An additional method to evaluate the quality of the word embeddings is to test the ability of the model to generate estimates of similarity between word pairs that are close to human judgment. This is done by comparing the similarity scores generated by the model to sets of word pairs with a preestablished similarity score determined by a human panel. A test set of 353 word pairs is often used by the genism library to evaluate the quality of word embeddings generated by word2vec. Our model achieves a 60% Pearson correlation coefficient (62% Spearman) with human judgment on this task. This is on par to what the original word2vec model achieves when trained on a larger corpus of news articles (62% Pearson and 66% Spearman).

References

Firth, J. R. (1957). A synopsis of linguistic theory, 1930-1955.
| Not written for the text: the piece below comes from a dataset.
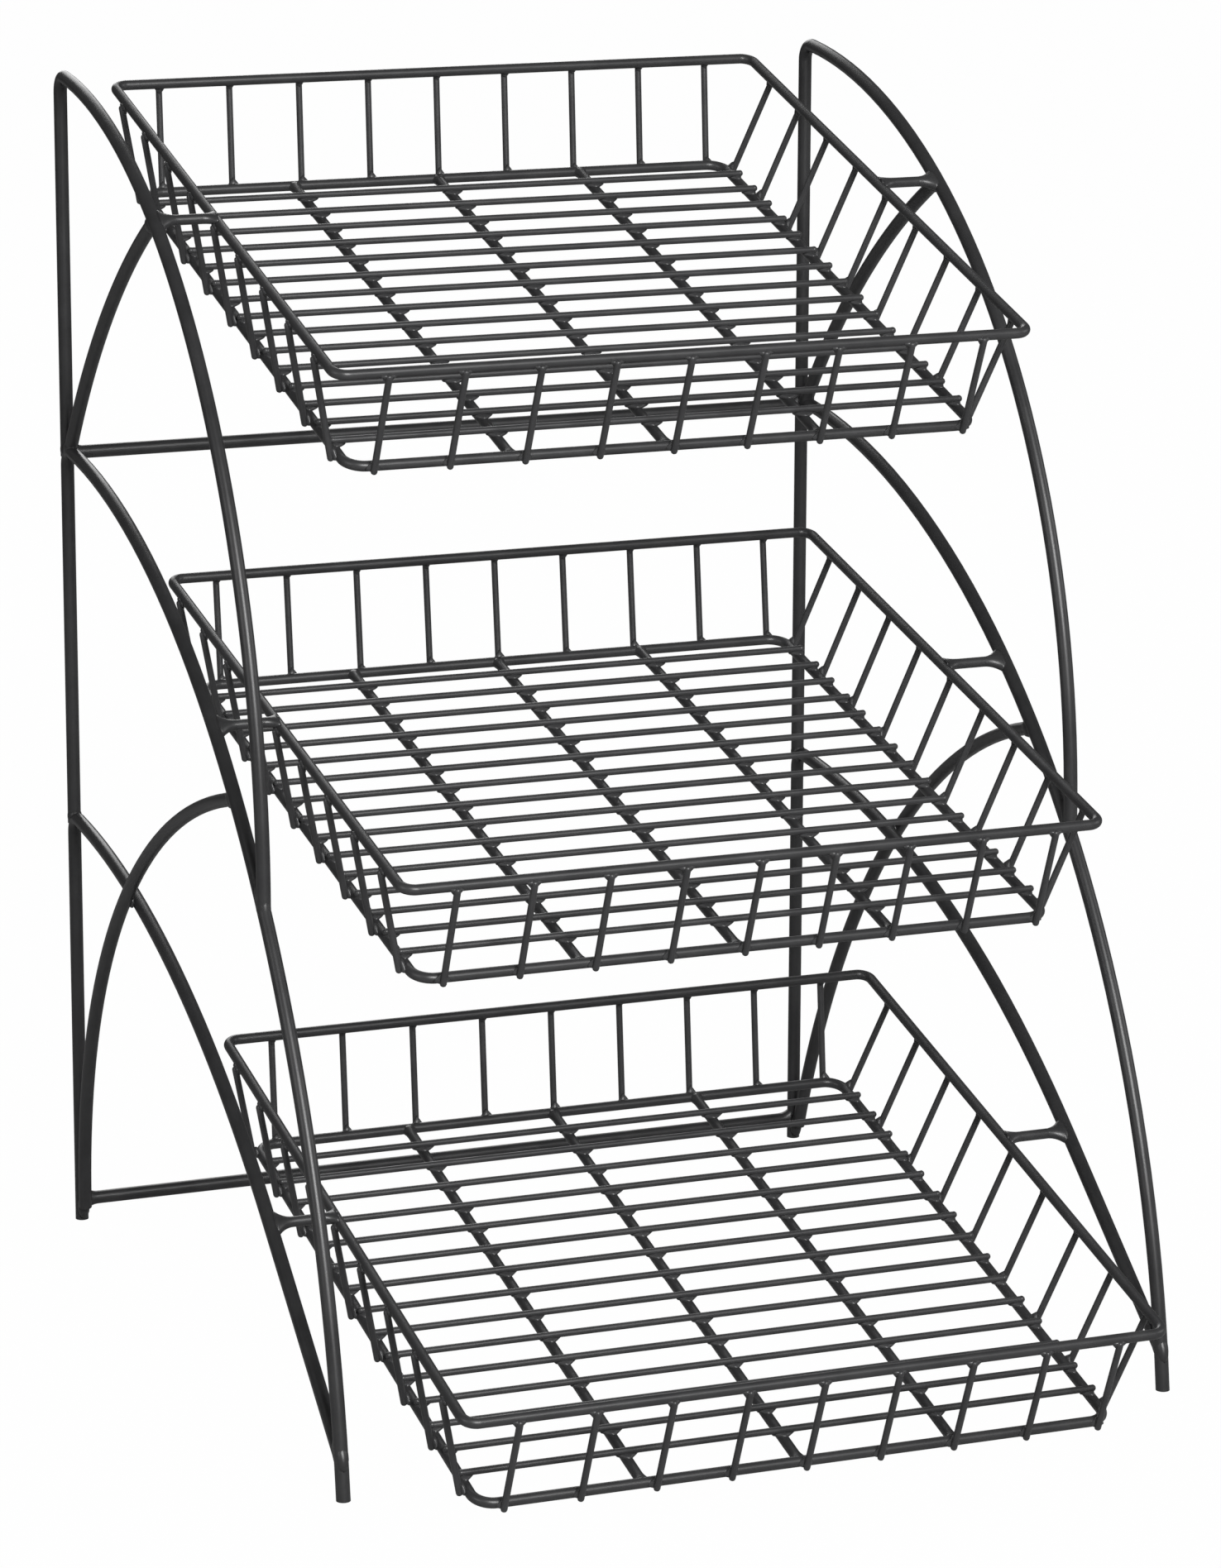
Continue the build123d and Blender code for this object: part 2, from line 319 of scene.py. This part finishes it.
# Plan of a pad: at power 1 it would be a diamond, and at 2 it is an ellipse
DIAMOND_POWER = 1.05
PAD_POINTS = 16
# Depth of a pad's middle under the surface of the rim or bar
PAD_SINK = 0.35
PAD_THICKNESS = 1.5
# Reach along and across, and reach back past the rim's or bar's far side
FLOOR_PAD = (5.2, 4.3)
FLOOR_PAD_BACK = 1.9
WALL_PAD = (5.0, 3.9)
WALL_PAD_BACKS = (1.0, 1.9)

# Round ends of wires
ROUND_END_SHARE = 0.85
ROUND_END_STEP = 0.7
WIRE_END_RADIUS = 1.62
WIRE_END_SPREAD = 0.03

# Flares: distances of both ends from the axis that they run to, then the spread along and across
FLARE_POWER = 2.3
TAB_TO_ARC_FLARE = ((11.0, 1.6), (8.0, 3.2))
TAB_TO_RIM_FLARE = ((8.0, 0.6), (6.0, 2.45))
FLOOR_BAR_FLARE = ((6.5, 0.8), (4.2, 2.42))
CROSS_BAR_FLARE = ((8.5, 1.5), (6.2, 3.3))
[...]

Maaten, L. van der, & Hinton, G. (2008). Visualizing Data using t-SNE. Journal of Machine Learning Research, 9(Nov), 2579–2605

Mikolov, T., Sutskever, I., Chen, K., Corrado, G. S., & Dean, J. (2013). Distributed Representations of Words and Phrases and their Compositionality. In C. J. C. Burges, L. Bottou, M. Welling, Z. Ghahramani, & K. Q. Weinberger (Eds.), Advances in Neural Information Processing Systems 26 (pp. 3111–3119). Curran Associates, Inc. Retrieved from http://papers.nips.cc/paper/5021-distributed-representations-of-words-and-phrases-and-their-compositionality.pdf

Řehůřek, R., & Sojka, P. (2010). Software Framework for Topic Modelling with Large Corpora. In Proceedings of the LREC 2010 Workshop on New Challenges for NLP Frameworks (pp. 45–50). Valletta, Malta: ELRA.